_Information given_.
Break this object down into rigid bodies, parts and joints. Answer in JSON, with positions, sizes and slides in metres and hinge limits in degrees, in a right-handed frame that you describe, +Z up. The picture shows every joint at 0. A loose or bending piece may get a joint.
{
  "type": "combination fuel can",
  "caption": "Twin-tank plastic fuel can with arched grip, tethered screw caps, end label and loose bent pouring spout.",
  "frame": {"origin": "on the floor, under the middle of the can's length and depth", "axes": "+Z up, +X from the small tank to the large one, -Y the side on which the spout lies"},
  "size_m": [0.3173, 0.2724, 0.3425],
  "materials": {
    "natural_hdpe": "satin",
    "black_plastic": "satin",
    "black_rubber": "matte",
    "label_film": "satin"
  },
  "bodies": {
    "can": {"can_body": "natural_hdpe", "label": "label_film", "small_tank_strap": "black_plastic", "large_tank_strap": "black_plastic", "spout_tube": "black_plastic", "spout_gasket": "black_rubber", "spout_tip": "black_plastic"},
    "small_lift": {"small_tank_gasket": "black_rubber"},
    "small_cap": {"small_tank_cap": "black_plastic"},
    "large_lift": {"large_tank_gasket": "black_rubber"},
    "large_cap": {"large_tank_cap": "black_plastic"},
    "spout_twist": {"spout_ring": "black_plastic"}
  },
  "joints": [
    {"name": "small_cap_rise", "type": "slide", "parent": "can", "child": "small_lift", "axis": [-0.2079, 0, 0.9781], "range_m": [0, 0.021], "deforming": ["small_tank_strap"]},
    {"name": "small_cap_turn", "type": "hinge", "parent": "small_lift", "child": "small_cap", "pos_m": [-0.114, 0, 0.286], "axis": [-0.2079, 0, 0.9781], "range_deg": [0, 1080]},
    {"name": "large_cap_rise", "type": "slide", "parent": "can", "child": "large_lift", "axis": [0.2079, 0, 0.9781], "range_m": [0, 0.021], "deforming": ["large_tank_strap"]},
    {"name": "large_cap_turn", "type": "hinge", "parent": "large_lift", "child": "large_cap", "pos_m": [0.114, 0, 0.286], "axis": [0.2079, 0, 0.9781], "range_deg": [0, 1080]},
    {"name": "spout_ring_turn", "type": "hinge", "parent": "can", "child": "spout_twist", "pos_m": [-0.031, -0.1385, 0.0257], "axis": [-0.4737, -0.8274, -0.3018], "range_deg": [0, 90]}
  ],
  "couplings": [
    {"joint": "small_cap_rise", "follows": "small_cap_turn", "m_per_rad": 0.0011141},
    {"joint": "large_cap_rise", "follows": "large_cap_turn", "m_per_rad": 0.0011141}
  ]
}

--

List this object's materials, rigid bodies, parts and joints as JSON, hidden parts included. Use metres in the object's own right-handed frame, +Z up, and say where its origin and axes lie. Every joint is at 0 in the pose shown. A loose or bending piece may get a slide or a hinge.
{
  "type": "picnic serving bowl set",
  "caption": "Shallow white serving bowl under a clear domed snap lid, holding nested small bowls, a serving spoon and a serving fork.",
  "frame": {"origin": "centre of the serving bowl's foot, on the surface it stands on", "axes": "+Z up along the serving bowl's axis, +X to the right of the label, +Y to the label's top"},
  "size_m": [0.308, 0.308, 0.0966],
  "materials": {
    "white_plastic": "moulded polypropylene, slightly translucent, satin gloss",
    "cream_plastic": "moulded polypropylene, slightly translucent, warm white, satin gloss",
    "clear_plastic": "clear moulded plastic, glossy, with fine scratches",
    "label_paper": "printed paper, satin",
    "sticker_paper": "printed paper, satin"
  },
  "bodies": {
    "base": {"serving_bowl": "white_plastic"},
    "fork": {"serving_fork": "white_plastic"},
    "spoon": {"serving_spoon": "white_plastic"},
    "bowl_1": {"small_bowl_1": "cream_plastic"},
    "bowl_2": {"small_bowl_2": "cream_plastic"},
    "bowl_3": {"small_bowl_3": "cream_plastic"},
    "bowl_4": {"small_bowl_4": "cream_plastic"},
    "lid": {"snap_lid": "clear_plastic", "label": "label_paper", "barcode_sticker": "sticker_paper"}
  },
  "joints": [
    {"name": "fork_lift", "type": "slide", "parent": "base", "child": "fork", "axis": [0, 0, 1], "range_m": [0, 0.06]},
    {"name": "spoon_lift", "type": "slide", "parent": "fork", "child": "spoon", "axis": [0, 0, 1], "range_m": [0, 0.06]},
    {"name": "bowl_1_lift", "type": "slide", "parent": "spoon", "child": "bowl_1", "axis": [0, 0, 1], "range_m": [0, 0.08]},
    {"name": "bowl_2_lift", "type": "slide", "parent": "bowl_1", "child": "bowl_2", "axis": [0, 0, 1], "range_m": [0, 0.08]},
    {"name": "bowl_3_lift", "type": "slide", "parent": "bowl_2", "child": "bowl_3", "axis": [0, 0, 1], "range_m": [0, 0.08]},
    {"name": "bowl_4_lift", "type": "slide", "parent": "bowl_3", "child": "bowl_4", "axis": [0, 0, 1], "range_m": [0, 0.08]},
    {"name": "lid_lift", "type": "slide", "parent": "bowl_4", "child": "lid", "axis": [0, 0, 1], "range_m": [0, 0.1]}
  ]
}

_Exercise goal_. Search the preceding listing for "with" and extract every line where it is found.

_Result for this exercise_.
Break this object down into rigid bodies, parts and joints. Answer in JSON, with positions, sizes and slides in metres and hinge limits in degrees, in a right-handed frame that you describe, +Z up. The picture shows every joint at 0. A loose or bending piece may get a joint.
  "caption": "Twin-tank plastic fuel can with arched grip, tethered screw caps, end label and loose bent pouring spout.",
    "clear_plastic": "clear moulded plastic, glossy, with fine scratches",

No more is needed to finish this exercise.